A diretora Júlia Ludwig fala sobre o processo de criação, as escolhas e os desafios da montagem do espetáculo Avenida das Maravilhas, que será apresentado em três episódios online, nos dias 04 e 05 de novembro de 2020.
O texto Wonderland Ave., da dramaturga alemã Sibylle Berg, será encenado por dois diretores, em dois espetáculos independentes, dentro do Projeto Transit: além de Júlia, Leandro Silva conduz o outro processo. As montagens são uma corealização do Goethe-Institut Porto Alegre e Fecomercio/Sesc RS, em parceria com o AGORA.
Da mesma forma que nas edições anteriores, os processos de criação são acompanhados por dois provocadores-críticos do AGORA Crítica Teatral – Michele Rolim e Henrique Saidel – que participam de todas as etapas do Transit, incluindo a seleção das propostas, as negociações e adaptações ao contexto pandêmico atual, e os trabalhos dos grupos até a estreia.
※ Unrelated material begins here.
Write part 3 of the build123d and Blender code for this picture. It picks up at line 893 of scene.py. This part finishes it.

Júlia é diretora e professora de teatro, co-fundadora e co-diretora do Bloco da Laje. Formada em Direção Teatral pela UFRGS, no qual montou o Grupo Barraquatro. É integrante do Coletivo das Flor e idealizadora da Cia Circular. Concebeu o Projeto Solos Férteis, no qual dirige os solos de Dedy Ricardo, Maria Falkembach, Renata de Lélis e atua no Solo Fértil - Canção para o Povo em Pé, dirigido por Adriano Basegio, do qual também assina dramaturgia e composições musicais, sendo indicada a Melhor Atriz pelo Prêmio Açorianos. Realizou assistências de direção para Gerardo Bejarano (Costa Rica), Patrícia Fagundes, Ramiro Silveira, Daniel Colin e Mirah Laline. Co-dirigiu o espetáculo AYÊ em POA e Tempografia no Rio de Janeiro, por este último recebeu o Prêmio de Melhor Direção no Festival da Cidade do Rio de Janeiro.
O AGORA conversou com a diretora por e-mail. Confira a entrevista:
AGORA - No projeto de montagem, vocês afirmam que o foco temático da montagem é a crescente mecanização do ser humano e a humanização da máquina. Isso se manteve ao longo do processo ou se transformou? Como este e/ou outros focos temáticos estão presentes no trabalho que irá estrear em breve?
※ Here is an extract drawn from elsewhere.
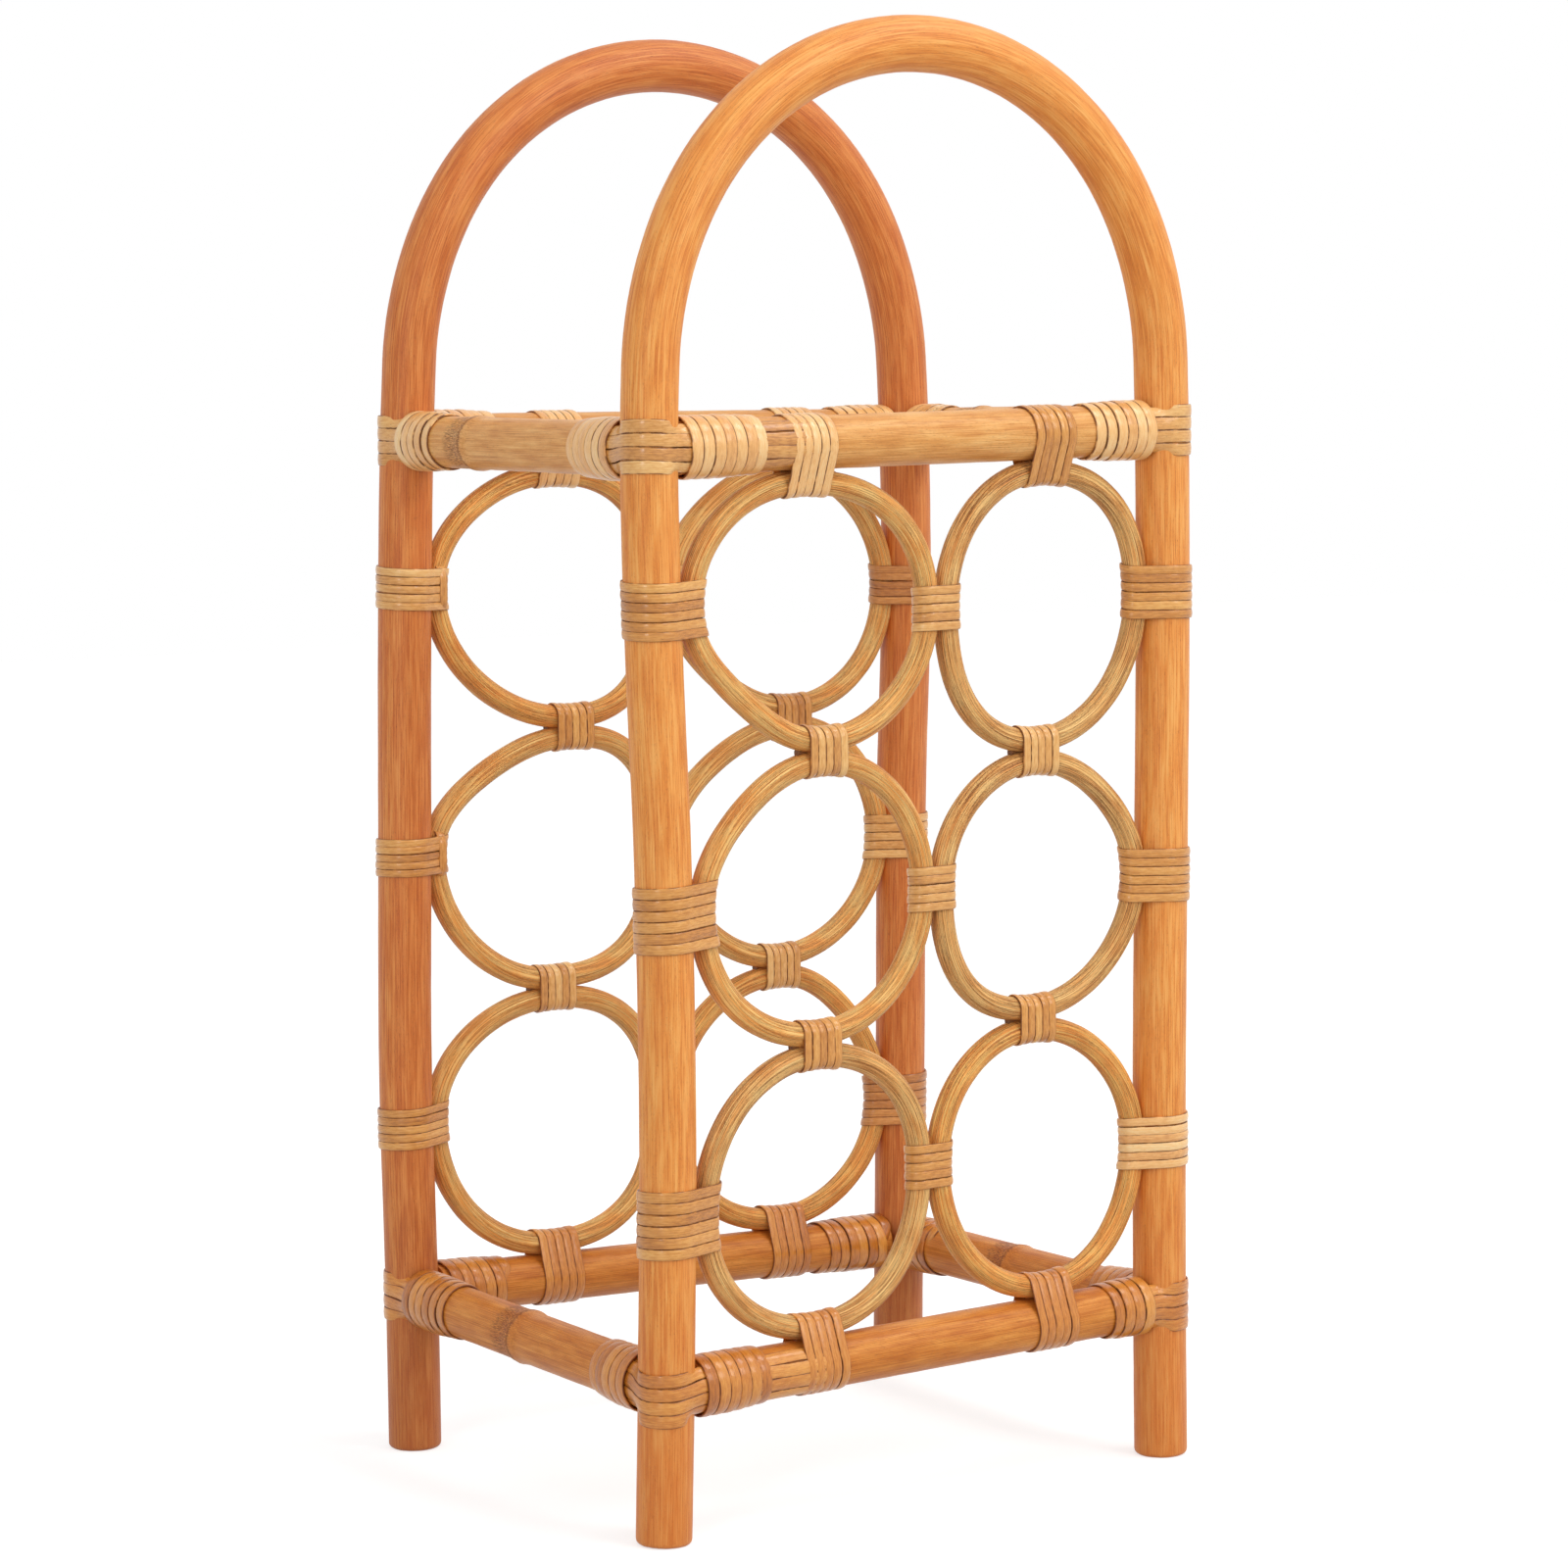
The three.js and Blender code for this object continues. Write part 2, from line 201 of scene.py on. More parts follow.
pole_radius = pole_thickness / 2
arch_low, arch_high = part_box("arch_pole_front")
leg_place = (arch_high.x - arch_low.x) / 2 - pole_radius
spring_height = arch_high.z - pole_radius - leg_place
sides = {"left": -1, "right": 1}
panel_places = {panel: middle_of(f"arch_pole_{panel}").y for panel in ("front", "back")}


class Term:
    """A number that a node tree works out. Terms add, subtract, multiply, divide, take powers and lose
    their sign as numbers do, so a formula in a tree reads as it would on paper."""

    def __init__(self, tree, socket):
        self.tree = tree
        self.socket = getattr(socket, "socket", socket)

    def work(self, operation, *others):
        numbers = dict(enumerate((self, *others)))
        return Term(self.tree, made(self.tree, "ShaderNodeMath", numbers, operation=operation))

    def __add__(self, other):
        return self.work("ADD", other)

    def __mul__(self, other):
        return self.work("MULTIPLY", other)

    def __sub__(self, other):
        return self.work("SUBTRACT", other)

    def __rsub__(self, other):
        return self.work("MULTIPLY_ADD", -1.0, other)

    def __truediv__(self, other):
        return self.work("DIVIDE", other)

    def __pow__(self, other):
        return self.work("POWER", other)

    def __abs__(self):
        return self.work("ABSOLUTE")

    __radd__ = __add__
    __rmul__ = __mul__

    def ease(self, low, high):
        """From 0 to 1 as this goes from low to high, with soft ends."""
        return Term(self.tree, made(self.tree, "ShaderNodeMapRange", {
            "Value": self, "From Min": low, "From Max": high,
        }, interpolation_type="SMOOTHSTEP"))

    def to(self, other, share):
        """This, blended towards the other by a share from 0 to 1."""
        return self + (other - self) * share

    def limit(self, most):
        """This, but no more than the most."""
        return self.work("MINIMUM", most)


def point(tree, x, y, z):
    """A vector made of three terms."""
    return made(tree, "ShaderNodeCombineXYZ", {"X": x, "Y": y, "Z": z})


def start_tree(name, inputs):
    """A geometry tree with named inputs, listed by their kind. Numbers come back as terms."""
    tree = bpy.data.node_groups.new(name, "GeometryNodeTree")
    kinds = {label: kind for kind, labels in inputs.items() for label in labels}
    for label, kind in kinds.items():
        tree.interface.new_socket(label, in_out="INPUT", socket_type=f"NodeSocket{kind}")
    tree.interface.new_socket("Mesh", in_out="OUTPUT", socket_type="NodeSocketGeometry")
    sockets = add_node(tree, "NodeGroupInput").outputs
    numbers = ("Float", "Int")
    return tree, {
        label: Term(tree, sockets[label]) if kind in numbers else sockets[label]
        for label, kind in kinds.items()
    }


def end_tree(tree, mesh, finish):
    """Closes a tree: the result is real geometry, smooth and with its finish."""
    smooth = made(tree, "GeometryNodeSetShadeSmooth", {"Geometry": mesh})
    real = made(tree, "GeometryNodeRealizeInstances", {"Geometry": smooth})
    done = made(tree, "GeometryNodeSetMaterial", {"Geometry": real, "Material": finish})
    add_node(tree, "NodeGroupOutput", {"Mesh": done})
    return tree


def store(tree, mesh, name, value, kind="FLOAT_VECTOR"):
    """Keeps a value on each point of a mesh, for the finishes to read."""
    return made(tree, "GeometryNodeStoreNamedAttribute", {
        "Geometry": mesh, "Name": name, "Value": value,
    }, data_type=kind, domain="POINT")


def capture(tree, geometry, kind, field):
    """Fixes a field on the points that it is first worked out on."""
    node = add_node(tree, "GeometryNodeCaptureAttribute", {"Geometry": geometry})
    node.capture_items.new(kind, "Kept")
    link(tree, field, node.inputs["Kept"])
    return node.outputs["Geometry"], node.outputs["Kept"]


def noise(tree, vector, **settings):
    """A noise from 0 to 1, most of it near the middle."""
    return Term(tree, made(tree, "ShaderNodeTexNoise", {"Vector": vector, **settings}))


def spots(tree, grain, across, along, shift=0.0, **settings):
    """A noise stretched along the grain. About five of its spots fit into each width across the grain
    and into each length along it. Another shift gives another pattern."""
    vector = made(tree, "ShaderNodeVectorMath", {
        0: grain, 1: (1 / across, 1 / across, 1 / along), 2: (shift, shift, shift),
    }, operation="MULTIPLY_ADD")
    return noise(tree, vector, **settings)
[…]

Júlia Ludwig - Desde nossas primeiras leituras coletivas e conversas, essa ideia foi norteadora. Esperávamos trabalhar fisicamente estes conceitos, a partir de qualidades de movimentos mais mecanizadas ou fluídas, bem como a enunciação sonora, para alcançar um estado mais catatônico das Pessoas e um estado vivo/atento dos Robôs. No entanto, as reviravoltas do processo – que passou por um período de suspensão, de adaptação e finalmente de trabalho sobre uma nova linguagem virtual – não nos permitiram essas pesquisas físicas e coletivas. Trabalhamos na enunciação sonora dos Robôs um pouco destas qualidades, enquanto as Pessoas acabaram se tornando “mais humanas” do que imaginávamos a princípio. O trabalho ainda está em processo na pós, mas se conseguirmos realizar a ideia que tivemos para o fim, nessa nova linguagem, com nossos recursos, vai ficar bem evidente essa transformação que as Pessoas sofrem. Ainda é surpresa! No momento, estamos em pleno caldeirão de imagens dispersas, montando um quebra-cabeças onde cada um dos seis integrantes do elenco gravou sua parte separadamente. Quando conseguirmos visualizar melhor o todo, teremos mais precisão para analisar como este e outros propósitos se estabeleceram na nossa obra.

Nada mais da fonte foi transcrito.